Every major league player born in Puerto Rico, including the Dodgers’ Kiké Hernández and Edwin Ríos, will have the option Wednesday to wear No. 21 as part of the league’s annual celebration of Roberto Clemente.
Nearly 50 years after his death, Clemente remains the most revered figure in Puerto Rico and a Latin American icon. He was a Hall of Fame outfielder for the Pittsburgh Pirates and beloved humanitarian. He died a hero at age 38 when his plane overfilled with aid en route to earthquake victims in Nicaragua crashed off the coast of Puerto Rico on New Year’s Eve 1972.
But often overlooked in the yearly commemoration is Clemente’s activism as a Black man who spoke out, frequently in his second language, against racism in the United States during a career that paralleled the civil rights movement.
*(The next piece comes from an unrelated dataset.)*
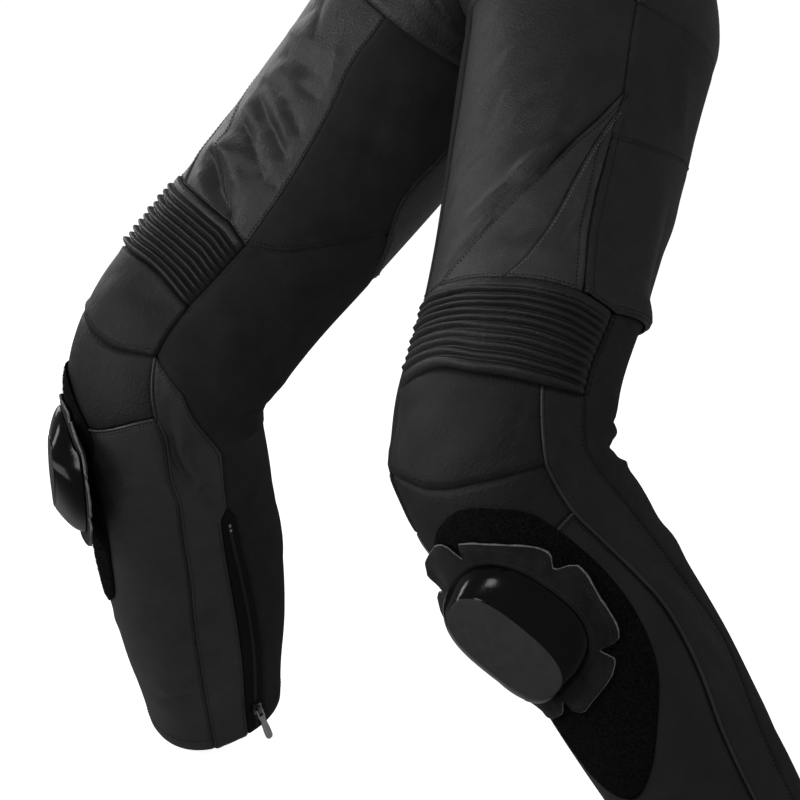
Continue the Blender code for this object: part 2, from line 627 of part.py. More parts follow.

Clemente, a U.S. Marine Corps reservist, admired Martin Luther King Jr. and spent an afternoon with him at his farm in Puerto Rico. He denounced the segregation he confronted during spring training in the Jim Crow era of the South and pushed for the Pirates to make changes to better accommodate Black players.
When Clemente reported to Pirates spring training in Florida for the first time, Black players usually had to wait on the bus for their white teammates to bring them back food from restaurants after games. Clemente despised the routine. He threatened to fight any Black player who took the food, according to David Maraniss’ biography of Clemente. He requested separate transportation and the Pirates eventually provided a station wagon for the Black players.
He openly denounced his second-class citizenship while learning a new culture and becoming one of the greatest baseball players of his generation.
“It’s incredible when you have a Hall of Famer with not only that trajectory in baseball, but in humanitarianism and his willingness to fight for human rights,” former major leaguer Carlos Delgado said in Spanish during a telephone interview. “He had great pride and integrity as a Black Puerto Rican and Latino, claiming his place in a very, very complicated environment.
“You look at it now and I can’t even imagine what it was like in the ‘60s to be Black in a clubhouse with mostly white people, with white reporters constantly bothering you, making fun of your accent.”